In part two of his analysis of tariff increase (first part published last week), Ling-Stuckey said in its 2019 Budget, through 37 pages of detailed information, the government has snuck in or confirmed tax tariff increases on 664 items.
“This is on top of the 254 tariff increases introduced last year! This includes new taxes on canned tuna and mackerel of 25 percent, taxes on imported chicken more than doubling to K3.50 per kg, taxes on milk products of 25 percent, taxes on cooking oils of 25 percent, increased taxes on tinned meat of 20 percent and the list goes on.
“Tax tariff increases mean increased prices even for locally produced items because it removes price competition. Most of the tax tariff increases are on family food products, although there are major increases on other household necessities such as soaps, toilet paper and laundry detergents as well as clothes and building products.
“Doesn’t the government understand that people are already struggling under PNG’s high cost living?”

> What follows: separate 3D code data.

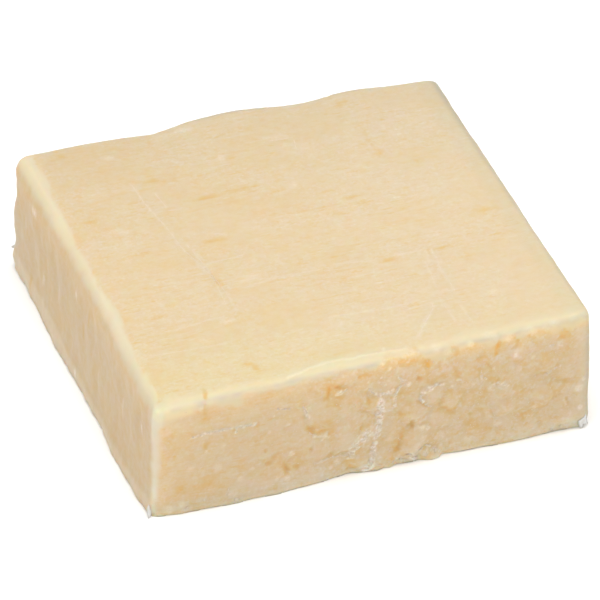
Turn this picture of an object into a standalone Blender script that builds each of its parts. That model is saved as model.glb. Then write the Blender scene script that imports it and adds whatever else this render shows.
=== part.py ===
"""A square slab of white cheddar, cut by wire from a pressed block.

Metres, +Z up. The slab lies flat on its cut underside at z = 0, with the torn front cut towards
-Y, and the origin is under the middle of the slab. It is one solid: a box sliced into a grid, with
its eight corners moved to where the wire left them, humps along its edges, curd relief on the
front, and soft edges from a Bevel whose width differs from edge to edge.
"""

import math

import bmesh
import bpy
from mathutils import Matrix, Vector, noise

# Driving sizes.
LENGTH = 0.0903  # left to right, along the front cut
DEPTH = 0.0903  # front to back
HEIGHT = 0.0262  # thickness of the slab
EDGE_MARGIN = 0.0045  # the outermost cells are this wide, so the widest rounding fits in them
CELLS_ACROSS = 27  # further cells along the length and along the depth
CELLS_UP = 6  # further cells through the thickness

# How far each corner stands off the true box, because a cutting wire wanders.
CORNER_SHIFT = {
    ("left", "front", "low"): (-0.0002, 0.0004, 0.0),
    ("right", "front", "low"): (-0.0003, -0.0001, 0.0),
    ("right", "back", "low"): (0.0004, 0.0001, 0.0),
    ("left", "back", "low"): (-0.0016, 0.0005, 0.0),
    ("left", "front", "high"): (0.0013, -0.0005, 0.0001),
    ("right", "front", "high"): (-0.0003, 0.0007, 0.0009),
    ("right", "back", "high"): (0.0008, -0.0002, 0.0001),
    ("left", "back", "high"): (0.0005, 0.0001, 0.0006),
}

# Roundings of the edges. The one between the top and the left face was pressed widest.
TOP_LEFT_ROUNDING = 0.0034
TOP_FRONT_ROUNDING = 0.0017
TOP_RIGHT_ROUNDING = 0.0014
TOP_BACK_ROUNDING = 0.0020
FRONT_LEFT_ROUNDING = 0.0022
FRONT_RIGHT_ROUNDING = 0.0013
BACK_RIGHT_ROUNDING = 0.0016
BACK_LEFT_ROUNDING = 0.0026
FOOT_ROUNDING = 0.0008
ROUNDING_SEGMENTS = 3

# Humps along an edge: (place along it, height, half width).
BACK_RIM = [
    (-0.031, 0.0004, 0.009),
    (-0.0165, -0.0006, 0.0035),
    (0.000, 0.0020, 0.0125),
    (0.026, 0.0017, 0.0075),
    (0.039, 0.0008, 0.008),
]
RIM_LIFT = 0.55  # share of the back rim's humps that goes upwards
RIM_BULGE = 0.65  # share that goes outwards
RIM_REACH = 0.010  # how far onto the top the rim's rise runs
FRONT_FLARE = [(-0.028, 0.0012, 0.013), (-0.005, -0.0006, 0.004), (0.018, -0.0004, 0.007)]
FLARE_HEIGHT = 0.010  # the flare at the front foot fades out this far up
LEFT_LIP = [(0.040, 0.0007, 0.010), (0.014, 0.0007, 0.016), (-0.027, 0.0008, 0.012)]
LIP_HEIGHT = 0.004  # the lip at the left foot fades out this far up
BACK_LEFT_BULGE = 0.0009  # the back left upright leans out near its top
BULGE_HEIGHT = 0.0225
BULGE_HALF_HEIGHT = 0.006
BULGE_REACH = 0.020  # how far along the left face the bulge runs
TOP_DISH = 0.0003  # how far the middle of the top sinks

# Relief of the torn front: lumps of curd, wider than they are high.
CURD_RELIEF = 0.0005
CURD_LENGTH = 0.0085
CURD_THICKNESS = 0.0055

CHEESE_COLOUR = (0.85, 0.68, 0.43, 1.0)
CHEESE_ROUGHNESS = 0.5
SMOOTH_UP_TO = math.radians(40)


def clear_scene():
    for item in list(bpy.data.objects):
        bpy.data.objects.remove(item)


def hump_height(place, humps):
    """Sum of the smooth humps at one place along an edge."""
    return sum(height * math.exp(-(((place - middle) / half) ** 2)) for middle, height, half in humps)


def corner_pull(across, deep, up):
    """The eight corner shifts blended to one point, whose three shares run from 0 to 1."""
    pull = Vector((0.0, 0.0, 0.0))
    for (side, end, level), shift in CORNER_SHIFT.items():
        weight = across if side == "right" else 1 - across
        weight *= deep if end == "back" else 1 - deep
        weight *= up if level == "high" else 1 - up
        pull += Vector(shift) * weight
    return pull


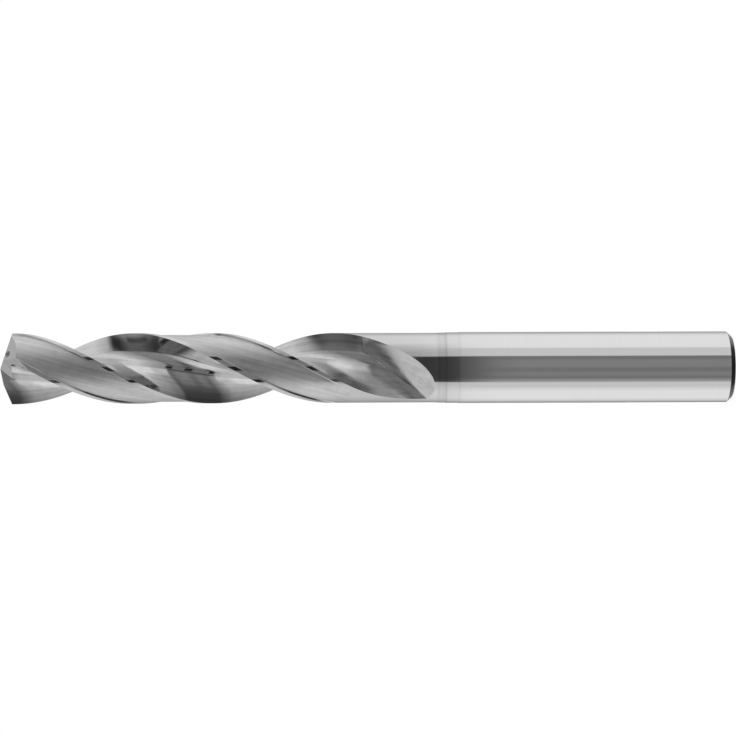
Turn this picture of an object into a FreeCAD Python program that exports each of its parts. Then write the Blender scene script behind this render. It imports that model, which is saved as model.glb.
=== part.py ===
"""Solid carbide twist drill with two flutes, double margins and coolant holes.

Millimetres. +Z runs along the axis from the flat shank end (z = 0) to the point,
and the two lips lie close to the X axis. Angles are in degrees.
"""
import FreeCAD
import Part
import Sketcher
import math
import os

from FreeCAD import Placement, Rotation, Vector

# Driving dimensions: alias, value, what it is
SIZES = [
    ("overall_length", 103.0, "shank end to point"),
    ("shank_diameter", 10.0, "clamped shank"),
    ("shank_length", 38.4, "length of the full shank diameter"),
    ("shank_chamfer", 0.7, "45 degree chamfer at the shank end"),
    ("step_length", 1.9, "short cone from the shank to the run-out of the step"),
    ("step_depth", 0.075, "radial drop over the short cone"),
    ("step_runout", 1.1, "length of the shallower cone down to the neck"),
    ("neck_diameter", 9.8, "plain neck behind the flutes"),
    ("neck_length", 4.4, "plain neck before the body's back taper starts"),
    ("tip_diameter", 10.0, "across the margins at the point"),
    ("relief_depth", 0.25, "land clearance below the margins"),
    ("relief_length", 46.2, "length of the full-depth clearance, from the point"),
    ("relief_fade", 3.0, "length in which the clearance comes to the surface"),
    ("lead_step", 5.94, "step behind the leading margin, angle at the point's height"),
    ("trail_step", -53.4, "step before the trailing margin, angle at the point's height"),
    ("flute_lead", 56.6, "axial length of one turn of the flutes"),
    ("flute_length", 54.27, "point to the last full-depth place of the flute"),
    ("flute_angle", 80.9, "deepest line of the flute, angle at the point's height"),
    ("core_diameter", 2.78, "web at the bottom of the flutes"),
    ("rake_arc", 7.07, "radius of the hollow wall under the lip"),
    ("heel_slope", 47.9, "slope of the straight wall on the heel side"),
    ("wheel_radius", 54.0, "grinding wheel that leaves the run-out"),
    ("wheel_angle", 38.0, "angle of the wheel's plane to the axis"),
    ("point_angle", 142.0, "included angle of the lips"),
    ("primary_relief", 9.0, "first clearance behind the lip"),
    ("primary_width", 1.4, "width of the first clearance"),
    ("secondary_relief", 35.0, "second clearance behind the lip"),
    ("thinned_web", 0.2, "web left between the two thinned lips"),
    ("thinned_lip_angle", 16.4, "thinned part of the lip, angle to the X axis"),
    ("thinned_lean", 14.6, "lean of the wall under the thinned lip, to the axis"),
    ("gash_angle", 37.9, "bottom line of the gash, angle in that wall to its steepest line"),
    ("gash_start", 0.17, "start of the gash's bottom line from the axis"),
    ("gash_depth", 0.14, "start of the gash's bottom line below the point"),
    ("gash_floor", 1.35, "width of the gash's floor"),
    ("gash_floor_angle", 138.0, "floor of the gash to the wall under the lip"),
    ("gash_back_angle", 119.0, "back of the gash to the wall under the lip"),
    ("coolant_diameter", 0.95, "each coolant hole"),
    ("coolant_circle", 5.8, "pitch circle of the coolant holes"),
    ("coolant_angle", -36.3, "coolant hole, angle at the point's height"),
]

# Room by which a cutter reaches past the surface it cuts
OVERRUN = 1.0
# Angle by which a margin strip runs on into the flute that trims it
STRIP_OVERRUN = 11.0
# Each feature of the fluted part is there twice, half a turn apart
FLUTES = 2
# Flat sides that stand for the round wall of a coolant hole
HOLE_SIDES = 12

doc = FreeCAD.newDocument("carbide_drill")
sheet = doc.addObject("Spreadsheet::Sheet", "Sizes")
for row, (alias, value, note) in enumerate(SIZES, start=1):
    sheet.set(f"A{row}", alias)
    sheet.set(f"B{row}", str(value))
    sheet.set(f"C{row}", note)
    sheet.setAlias(f"B{row}", alias)
doc.recompute()


def size(alias):
    """Value of one driving dimension."""
    return float(sheet.get(alias))


def cell(text):
    """Write an expression of <aliases> the way the document reads it."""
    return text.replace("<", "Sizes.").replace(">", "")


def evaluate(text):
    """Number that an expression of aliases stands for now."""
    return float(sheet.evalExpression(cell(text)))


body = doc.addObject("PartDesign::Body", "drill_bit")
body.Label = "drill_bit"


def origin_feature(role):
    """Plane or axis of the body's own origin."""
    return next(item for item in body.Origin.OriginFeatures if item.Role == role)


def new_sketch(name, plane, offset=None):
    """Sketch of the body on an origin plane, moved by an offset placement."""
    sketch = body.newObject("Sketcher::SketchObject", name)
    sketch.AttachmentSupport = [(origin_feature(plane), "")]
    sketch.MapMode = "FlatFace"
    if offset is not None:
        sketch.AttachmentOffset = offset
    return sketch


def pin_point(sketch, geometry, end, x_text, y_text):
    """Hold a point of the sketch at two expressions, measured from its origin."""
    for kind, text, axis in (("DistanceX", x_text, -2), ("DistanceY", y_text, -1)):
        value = evaluate(text)
        if abs(value) < 1e-9:
            sketch.addConstraint(Sketcher.Constraint("PointOnObject", geometry, end, axis))
        elif value > 0:
            index = sketch.addConstraint(Sketcher.Constraint(kind, -1, 1, geometry, end, value))
            sketch.setExpression(f"Constraints[{index}]", cell(text))
        else:
            index = sketch.addConstraint(Sketcher.Constraint(kind, geometry, end, -1, 1, -value))
            sketch.setExpression(f"Constraints[{index}]", f"-({cell(text)})")


def polygon(sketch, corners):
    """Closed outline of straight lines through corners given as expressions."""
    points = [Vector(evaluate(x), evaluate(y), 0) for x, y in corners]
    count = len(points)
    first = sketch.GeometryCount
    for i in range(count):
        sketch.addGeometry(Part.LineSegment(points[i], points[(i + 1) % count]))
    for i in range(count):
        following = first + (i + 1) % count
        sketch.addConstraint(Sketcher.Constraint("Coincident", first + i, 2, following, 1))
    for i, (x_text, y_text) in enumerate(corners):
        pin_point(sketch, first + i, 1, x_text, y_text)


def profile_feature(kind, name, sketch):
    """Feature of the body that is made from a sketch."""
    feature = body.newObject(f"PartDesign::{kind}", name)
    feature.Profile = sketch
    return feature


def bind(feature, **properties):
    """Bind properties of a feature to expressions of the sheet's cells."""
    for name, text in properties.items():
        feature.setExpression(name, cell(text))


def helix_feature(kind, name, sketch, height):
    """Sweep a sketch up the axis with the lead of the flutes, right-handed."""
    feature = profile_feature(kind, name, sketch)
    feature.ReferenceAxis = (origin_feature("Z_Axis"), [""])
    feature.Mode = "pitch-height-angle"
    feature.LeftHanded = False
    bind(feature, Pitch="<flute_lead>", Height=height)
    return feature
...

However, Ling-Stuckey says there is some good news.
“At least for the besties of the Prime Minister and Treasurer. The government has also decided to cut some excise taxes. Treasurer Abel stated when introducing the 2019 budget that he was cutting excise on 11 formerly ‘luxury’ items that are now considered household ‘necessities’.
“While increasing taxes on family food and household products, the PNC government has decided to cut excise taxes from 30 percent to zero for perfumes, Sony Playbox consoles, microwaves, electric clothes dryers, TVs, camera lenses, binoculars, projectors and even electric hair stylers. Treasurer, don’t you understand that the vast majority of the people of PNG don’t even have access to a reliable electricity supply?
“Don’t you understand that when we buy our loved one some perfume that we know that it is a luxurious gift? Don’t you understand that most people in PNG have to dry their washing on a clothes line rather than in an electric clothes dryer?
“Don’t you understand that most of our children would prefer access to medicines rather than cheaper access to a Sony Playstation games console?” asked the Shadow Treasurer.
“How can the O’Neill/Abel PNC justify increasing taxes by 25 percent on basic household food items and then reduce taxes by 30 percent on what are still ‘luxury’ goods to the vast majority of people in PNG?
“This is a government that is totally out of touch with the cost of living burden on PNG families,” stated Ling-Stuckey.